OBJECTIVE – From the first line of the data through the line containing "const WAIST_Z = 6.2;", return each line exactly.

GIVEN INFORMATION –
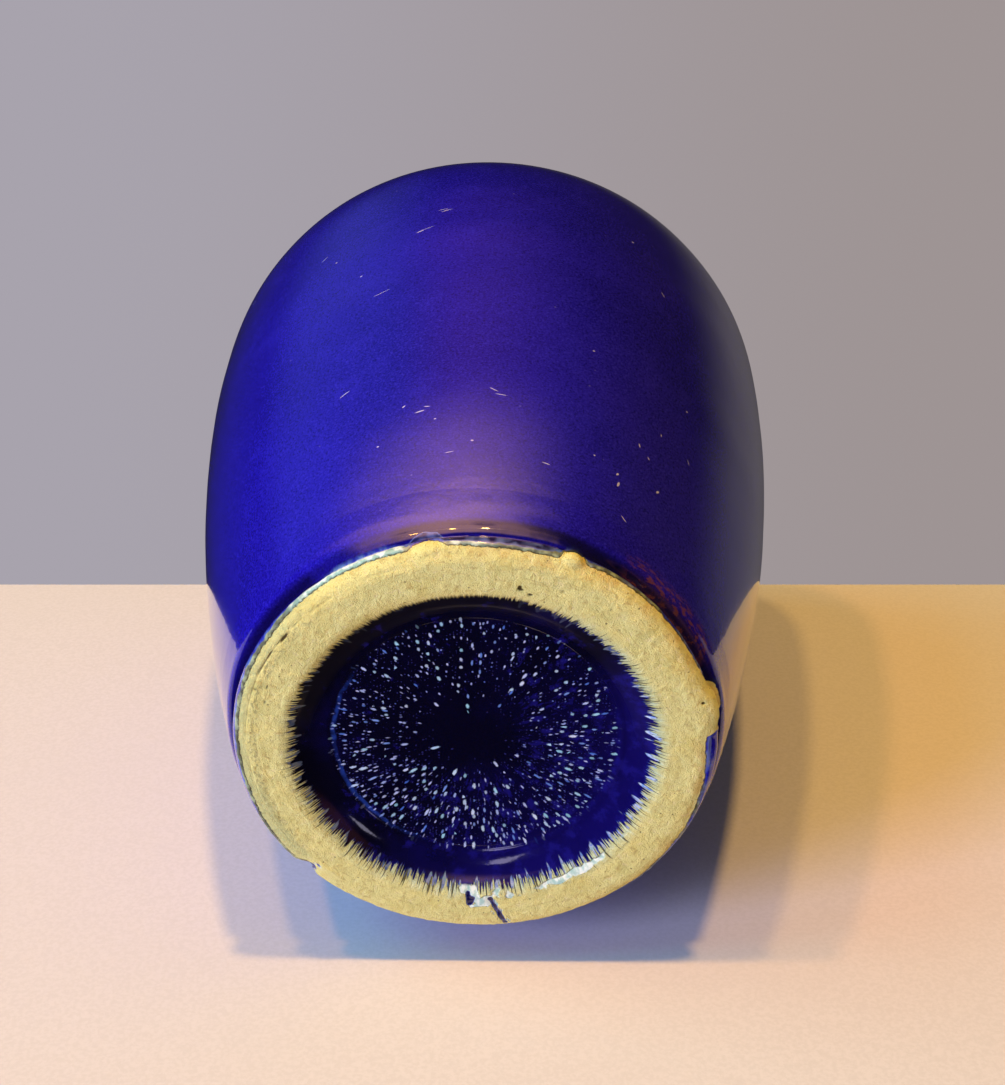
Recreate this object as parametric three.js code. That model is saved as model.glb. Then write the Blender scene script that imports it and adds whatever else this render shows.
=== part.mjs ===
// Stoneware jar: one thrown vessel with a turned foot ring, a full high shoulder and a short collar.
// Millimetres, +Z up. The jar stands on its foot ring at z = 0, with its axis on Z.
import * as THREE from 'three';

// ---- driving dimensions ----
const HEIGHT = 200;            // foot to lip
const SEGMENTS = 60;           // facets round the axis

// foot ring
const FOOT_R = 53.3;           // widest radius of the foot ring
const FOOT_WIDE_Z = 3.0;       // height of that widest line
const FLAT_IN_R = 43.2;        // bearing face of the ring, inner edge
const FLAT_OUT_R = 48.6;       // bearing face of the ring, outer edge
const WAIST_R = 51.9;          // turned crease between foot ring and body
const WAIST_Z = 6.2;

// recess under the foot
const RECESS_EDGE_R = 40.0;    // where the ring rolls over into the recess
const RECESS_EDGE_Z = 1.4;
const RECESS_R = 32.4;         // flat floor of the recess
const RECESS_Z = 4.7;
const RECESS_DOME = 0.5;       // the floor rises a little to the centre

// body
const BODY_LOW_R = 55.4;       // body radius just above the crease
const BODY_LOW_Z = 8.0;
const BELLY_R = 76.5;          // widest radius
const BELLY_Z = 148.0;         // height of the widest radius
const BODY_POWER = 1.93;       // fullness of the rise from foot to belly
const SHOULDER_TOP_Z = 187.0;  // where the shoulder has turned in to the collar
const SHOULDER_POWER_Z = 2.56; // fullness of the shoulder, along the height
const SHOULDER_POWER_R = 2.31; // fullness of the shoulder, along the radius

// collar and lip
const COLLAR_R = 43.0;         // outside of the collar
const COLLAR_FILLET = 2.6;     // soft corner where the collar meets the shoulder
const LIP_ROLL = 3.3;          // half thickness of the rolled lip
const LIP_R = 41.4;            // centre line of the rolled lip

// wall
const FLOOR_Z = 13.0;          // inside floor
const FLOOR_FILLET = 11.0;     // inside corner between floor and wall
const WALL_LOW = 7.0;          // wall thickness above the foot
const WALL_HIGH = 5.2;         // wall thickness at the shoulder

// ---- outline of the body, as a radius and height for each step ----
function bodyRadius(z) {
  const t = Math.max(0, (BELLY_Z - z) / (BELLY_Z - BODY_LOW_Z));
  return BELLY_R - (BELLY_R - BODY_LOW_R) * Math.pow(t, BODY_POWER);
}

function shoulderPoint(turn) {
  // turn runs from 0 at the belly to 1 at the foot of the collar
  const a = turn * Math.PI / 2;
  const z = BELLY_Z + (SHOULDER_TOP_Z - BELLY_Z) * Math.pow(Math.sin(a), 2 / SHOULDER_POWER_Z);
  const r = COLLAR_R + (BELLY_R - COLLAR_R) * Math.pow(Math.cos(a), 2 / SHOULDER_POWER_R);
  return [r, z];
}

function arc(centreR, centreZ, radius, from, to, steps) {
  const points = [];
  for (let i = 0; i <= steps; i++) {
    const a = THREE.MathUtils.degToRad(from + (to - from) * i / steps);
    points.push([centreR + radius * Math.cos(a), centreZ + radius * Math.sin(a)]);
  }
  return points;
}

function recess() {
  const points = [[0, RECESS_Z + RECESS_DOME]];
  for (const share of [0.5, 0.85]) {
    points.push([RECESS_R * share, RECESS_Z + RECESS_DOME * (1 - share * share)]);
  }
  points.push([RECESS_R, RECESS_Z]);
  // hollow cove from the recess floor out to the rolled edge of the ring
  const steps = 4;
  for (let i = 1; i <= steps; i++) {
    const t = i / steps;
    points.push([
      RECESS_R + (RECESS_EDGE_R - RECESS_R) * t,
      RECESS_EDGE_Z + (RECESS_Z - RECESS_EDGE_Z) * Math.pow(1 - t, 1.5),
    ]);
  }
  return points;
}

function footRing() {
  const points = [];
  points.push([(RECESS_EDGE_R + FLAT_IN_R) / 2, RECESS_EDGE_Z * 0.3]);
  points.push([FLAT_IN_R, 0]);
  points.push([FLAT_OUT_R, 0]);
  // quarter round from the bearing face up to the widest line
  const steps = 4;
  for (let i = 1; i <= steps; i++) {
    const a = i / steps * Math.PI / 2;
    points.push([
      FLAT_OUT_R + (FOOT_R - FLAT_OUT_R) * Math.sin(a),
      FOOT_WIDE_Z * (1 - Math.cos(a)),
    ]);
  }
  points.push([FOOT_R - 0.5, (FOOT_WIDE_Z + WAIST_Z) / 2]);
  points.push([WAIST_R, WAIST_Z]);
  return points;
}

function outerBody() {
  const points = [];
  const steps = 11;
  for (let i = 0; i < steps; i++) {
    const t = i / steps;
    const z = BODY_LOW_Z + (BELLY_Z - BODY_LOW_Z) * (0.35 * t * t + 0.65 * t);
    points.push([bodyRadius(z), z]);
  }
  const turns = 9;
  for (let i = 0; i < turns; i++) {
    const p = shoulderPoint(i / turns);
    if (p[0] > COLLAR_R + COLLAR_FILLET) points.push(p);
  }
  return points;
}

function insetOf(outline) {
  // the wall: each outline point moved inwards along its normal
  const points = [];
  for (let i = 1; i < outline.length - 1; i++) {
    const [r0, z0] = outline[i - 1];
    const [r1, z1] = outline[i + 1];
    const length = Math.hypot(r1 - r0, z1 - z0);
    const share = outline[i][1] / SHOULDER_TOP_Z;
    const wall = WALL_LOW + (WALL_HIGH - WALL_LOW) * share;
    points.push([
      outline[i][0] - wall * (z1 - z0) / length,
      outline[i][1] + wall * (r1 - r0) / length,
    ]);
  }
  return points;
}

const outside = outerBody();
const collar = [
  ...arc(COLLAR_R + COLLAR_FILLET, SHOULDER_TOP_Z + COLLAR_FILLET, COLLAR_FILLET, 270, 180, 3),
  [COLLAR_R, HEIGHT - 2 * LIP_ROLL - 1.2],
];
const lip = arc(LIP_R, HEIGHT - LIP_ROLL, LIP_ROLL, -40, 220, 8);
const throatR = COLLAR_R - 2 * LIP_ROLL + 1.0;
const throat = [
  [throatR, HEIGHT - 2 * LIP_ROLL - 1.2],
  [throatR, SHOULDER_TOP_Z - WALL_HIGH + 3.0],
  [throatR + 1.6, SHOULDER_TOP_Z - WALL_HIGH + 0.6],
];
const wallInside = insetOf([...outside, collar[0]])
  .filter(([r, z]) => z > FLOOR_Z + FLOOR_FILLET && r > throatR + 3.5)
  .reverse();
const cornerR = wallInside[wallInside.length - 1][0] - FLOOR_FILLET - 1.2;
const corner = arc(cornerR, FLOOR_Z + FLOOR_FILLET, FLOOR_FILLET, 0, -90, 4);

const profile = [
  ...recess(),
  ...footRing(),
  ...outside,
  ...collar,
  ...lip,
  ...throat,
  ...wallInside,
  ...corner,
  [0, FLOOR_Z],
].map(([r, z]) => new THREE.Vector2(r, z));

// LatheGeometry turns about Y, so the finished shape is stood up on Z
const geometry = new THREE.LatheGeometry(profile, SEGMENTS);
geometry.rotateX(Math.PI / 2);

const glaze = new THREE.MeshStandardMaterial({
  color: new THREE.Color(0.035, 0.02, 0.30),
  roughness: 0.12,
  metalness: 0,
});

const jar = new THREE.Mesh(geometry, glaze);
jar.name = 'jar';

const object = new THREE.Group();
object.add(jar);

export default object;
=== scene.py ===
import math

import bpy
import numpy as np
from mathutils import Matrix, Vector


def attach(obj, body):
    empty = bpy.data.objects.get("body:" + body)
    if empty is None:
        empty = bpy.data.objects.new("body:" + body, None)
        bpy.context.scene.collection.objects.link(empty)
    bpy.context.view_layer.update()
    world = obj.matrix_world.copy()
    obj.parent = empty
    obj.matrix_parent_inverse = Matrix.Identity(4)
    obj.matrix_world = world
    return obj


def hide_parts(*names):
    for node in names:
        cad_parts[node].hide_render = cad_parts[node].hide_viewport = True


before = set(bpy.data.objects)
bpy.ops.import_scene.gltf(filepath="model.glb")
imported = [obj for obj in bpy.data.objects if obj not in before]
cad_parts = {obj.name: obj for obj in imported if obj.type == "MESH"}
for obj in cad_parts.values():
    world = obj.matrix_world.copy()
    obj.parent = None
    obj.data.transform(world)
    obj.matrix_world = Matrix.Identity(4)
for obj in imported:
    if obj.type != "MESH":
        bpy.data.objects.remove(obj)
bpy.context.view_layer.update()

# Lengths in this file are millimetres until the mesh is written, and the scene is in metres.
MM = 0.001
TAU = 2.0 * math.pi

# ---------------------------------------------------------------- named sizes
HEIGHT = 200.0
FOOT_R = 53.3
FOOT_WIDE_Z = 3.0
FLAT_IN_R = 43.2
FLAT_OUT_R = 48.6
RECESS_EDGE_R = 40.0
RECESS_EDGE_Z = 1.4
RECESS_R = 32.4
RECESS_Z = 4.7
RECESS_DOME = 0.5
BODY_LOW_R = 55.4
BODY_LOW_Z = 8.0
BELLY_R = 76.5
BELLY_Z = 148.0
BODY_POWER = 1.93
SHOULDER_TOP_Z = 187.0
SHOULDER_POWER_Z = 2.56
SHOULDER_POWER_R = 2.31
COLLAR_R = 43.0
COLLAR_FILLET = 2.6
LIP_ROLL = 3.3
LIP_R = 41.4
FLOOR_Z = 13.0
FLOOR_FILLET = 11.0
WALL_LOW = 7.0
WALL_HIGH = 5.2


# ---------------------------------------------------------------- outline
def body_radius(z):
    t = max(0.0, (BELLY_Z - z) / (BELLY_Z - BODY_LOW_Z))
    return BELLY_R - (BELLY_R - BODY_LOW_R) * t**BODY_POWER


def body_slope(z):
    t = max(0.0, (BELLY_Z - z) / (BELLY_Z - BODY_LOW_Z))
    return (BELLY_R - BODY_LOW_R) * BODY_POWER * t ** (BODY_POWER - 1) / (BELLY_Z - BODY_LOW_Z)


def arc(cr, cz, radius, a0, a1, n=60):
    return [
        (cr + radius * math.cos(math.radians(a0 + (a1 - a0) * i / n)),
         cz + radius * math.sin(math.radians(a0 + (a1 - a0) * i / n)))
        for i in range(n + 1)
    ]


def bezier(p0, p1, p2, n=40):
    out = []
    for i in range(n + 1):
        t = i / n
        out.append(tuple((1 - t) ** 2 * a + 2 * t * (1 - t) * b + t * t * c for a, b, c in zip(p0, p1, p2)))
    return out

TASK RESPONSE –
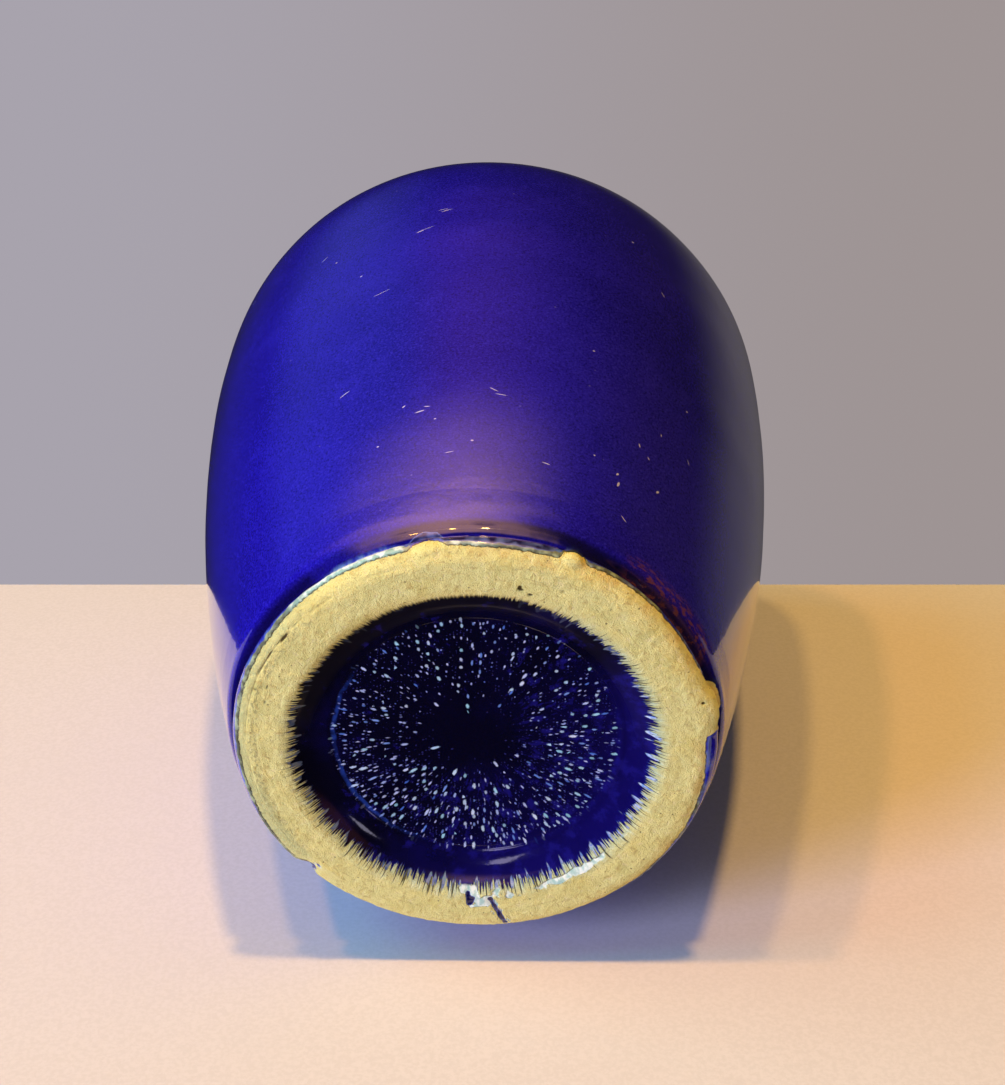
Recreate this object as parametric three.js code. That model is saved as model.glb. Then write the Blender scene script that imports it and adds whatever else this render shows.
=== part.mjs ===
// Stoneware jar: one thrown vessel with a turned foot ring, a full high shoulder and a short collar.
// Millimetres, +Z up. The jar stands on its foot ring at z = 0, with its axis on Z.
import * as THREE from 'three';

// ---- driving dimensions ----
const HEIGHT = 200;            // foot to lip
const SEGMENTS = 60;           // facets round the axis

// foot ring
const FOOT_R = 53.3;           // widest radius of the foot ring
const FOOT_WIDE_Z = 3.0;       // height of that widest line
const FLAT_IN_R = 43.2;        // bearing face of the ring, inner edge
const FLAT_OUT_R = 48.6;       // bearing face of the ring, outer edge
const WAIST_R = 51.9;          // turned crease between foot ring and body
const WAIST_Z = 6.2;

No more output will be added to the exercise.